Highest Rated Comments


cycyc503 karma

How about instead of forcing developers to build "affordable" or "low-income" housing, which they do not want to do because they lose money building such housing, we instead incentivize them to build a LOT more market rate housing? This is a simple problem of supply and demand. Increase supply to meet the demand, and prices will normalize. Artificially build non-market rate housing and you create the same sort of perverse incentives and market distortions that we already see with rent control and Prop 13.

cycyc249 karma

So what? Just say F it and make a change as drastic and damaging in the long-term as Prop 13? Something that will be impossible to repeal in the future, yet another "third rail" of politics that everybody agrees is horrible but nobody has the political will to fix?

No, how about we start with GOOD ideas that will make positive changes in the right direction, like the ill-fated SB 827, instead of BAD ideas that promise quick fixes to hard problems?

cycyc49 karma

the problem is supply is limited, you can only fit so many buildings into an area.
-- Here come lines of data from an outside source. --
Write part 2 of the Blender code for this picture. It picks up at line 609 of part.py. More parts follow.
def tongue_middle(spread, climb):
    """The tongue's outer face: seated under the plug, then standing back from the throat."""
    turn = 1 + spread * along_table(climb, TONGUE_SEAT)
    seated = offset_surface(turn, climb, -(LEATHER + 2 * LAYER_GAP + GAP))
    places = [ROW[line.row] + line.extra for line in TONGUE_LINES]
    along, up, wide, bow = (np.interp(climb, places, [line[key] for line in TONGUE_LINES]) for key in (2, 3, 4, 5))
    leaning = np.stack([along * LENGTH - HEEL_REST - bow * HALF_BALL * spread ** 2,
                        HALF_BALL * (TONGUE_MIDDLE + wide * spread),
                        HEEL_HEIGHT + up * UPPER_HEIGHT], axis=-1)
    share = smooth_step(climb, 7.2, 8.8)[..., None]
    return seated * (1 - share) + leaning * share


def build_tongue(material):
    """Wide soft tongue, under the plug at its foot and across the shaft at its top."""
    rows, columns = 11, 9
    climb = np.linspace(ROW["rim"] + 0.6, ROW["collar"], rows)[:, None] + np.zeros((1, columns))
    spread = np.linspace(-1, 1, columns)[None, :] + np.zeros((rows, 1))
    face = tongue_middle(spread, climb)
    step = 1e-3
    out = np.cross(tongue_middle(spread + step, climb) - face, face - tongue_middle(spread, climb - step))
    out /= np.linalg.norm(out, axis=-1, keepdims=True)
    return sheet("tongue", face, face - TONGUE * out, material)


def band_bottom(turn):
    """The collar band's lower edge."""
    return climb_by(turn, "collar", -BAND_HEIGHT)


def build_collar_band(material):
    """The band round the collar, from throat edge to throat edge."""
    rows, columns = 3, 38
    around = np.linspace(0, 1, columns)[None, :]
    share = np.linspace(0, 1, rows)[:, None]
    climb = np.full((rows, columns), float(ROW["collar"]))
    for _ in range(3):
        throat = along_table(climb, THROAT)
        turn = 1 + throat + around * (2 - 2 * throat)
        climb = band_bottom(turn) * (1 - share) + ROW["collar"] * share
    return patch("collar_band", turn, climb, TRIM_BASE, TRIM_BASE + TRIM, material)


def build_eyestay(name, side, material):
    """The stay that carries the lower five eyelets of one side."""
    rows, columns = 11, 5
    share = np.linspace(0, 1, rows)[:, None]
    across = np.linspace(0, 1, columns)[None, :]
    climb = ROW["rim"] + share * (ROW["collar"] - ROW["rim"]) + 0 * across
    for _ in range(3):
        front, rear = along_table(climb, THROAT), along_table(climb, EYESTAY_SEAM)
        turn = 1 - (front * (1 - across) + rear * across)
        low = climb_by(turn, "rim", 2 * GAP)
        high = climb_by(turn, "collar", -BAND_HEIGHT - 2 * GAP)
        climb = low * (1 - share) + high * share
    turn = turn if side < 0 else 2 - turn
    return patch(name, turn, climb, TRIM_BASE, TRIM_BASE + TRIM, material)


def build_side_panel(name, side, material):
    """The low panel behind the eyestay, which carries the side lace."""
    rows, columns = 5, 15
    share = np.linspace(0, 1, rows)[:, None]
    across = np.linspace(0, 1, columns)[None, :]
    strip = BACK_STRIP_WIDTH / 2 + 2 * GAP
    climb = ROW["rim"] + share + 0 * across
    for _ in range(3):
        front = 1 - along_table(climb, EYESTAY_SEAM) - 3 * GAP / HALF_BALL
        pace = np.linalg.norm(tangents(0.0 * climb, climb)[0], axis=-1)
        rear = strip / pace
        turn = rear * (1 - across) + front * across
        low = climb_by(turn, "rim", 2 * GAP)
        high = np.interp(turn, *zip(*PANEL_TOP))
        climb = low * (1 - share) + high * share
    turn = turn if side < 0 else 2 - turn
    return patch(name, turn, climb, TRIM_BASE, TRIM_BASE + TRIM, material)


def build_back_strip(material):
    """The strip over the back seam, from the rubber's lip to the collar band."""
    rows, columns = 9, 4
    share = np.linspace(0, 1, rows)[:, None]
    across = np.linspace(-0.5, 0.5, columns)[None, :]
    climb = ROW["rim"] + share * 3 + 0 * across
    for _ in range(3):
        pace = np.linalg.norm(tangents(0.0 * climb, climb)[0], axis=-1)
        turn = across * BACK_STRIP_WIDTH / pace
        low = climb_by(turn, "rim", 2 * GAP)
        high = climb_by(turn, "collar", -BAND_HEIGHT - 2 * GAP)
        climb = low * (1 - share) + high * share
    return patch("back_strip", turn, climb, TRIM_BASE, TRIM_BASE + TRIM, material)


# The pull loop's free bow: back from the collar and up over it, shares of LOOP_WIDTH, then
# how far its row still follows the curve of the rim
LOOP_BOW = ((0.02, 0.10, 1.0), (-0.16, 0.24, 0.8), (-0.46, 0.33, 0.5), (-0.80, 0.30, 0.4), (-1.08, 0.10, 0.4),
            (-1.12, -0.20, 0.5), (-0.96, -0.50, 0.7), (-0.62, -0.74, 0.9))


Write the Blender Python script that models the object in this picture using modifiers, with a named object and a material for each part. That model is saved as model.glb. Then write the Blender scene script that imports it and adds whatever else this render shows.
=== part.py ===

Have you ever been to Tokyo? Seoul? New York City? They've figured out this ingenious way to build a lot of housing in a small footprint of land. It's pretty obscure though, so maybe you haven't heard of it.

And you need a number of affordable units to sustain the economy there, coffee shops, retail, restaurants need employees that aren't making 300k+/year, and people working there can't afford market rate.

The problem with this thinking is that you are so accustomed to the current state of things you are unable to imagine a way in which "market rate" is affordable to the average worker. That says a lot about our perceptions of housing in California.

cycyc44 karma

What is the argument for non-means tested rent control? It's completely nonsensical to me that wealthy people can benefit substantially from rent control, at the expense of the landlord and the state/federal government.

cycyc26 karma

It's principally a problem with direct democracy, which is what the insanity of California's proposition system is.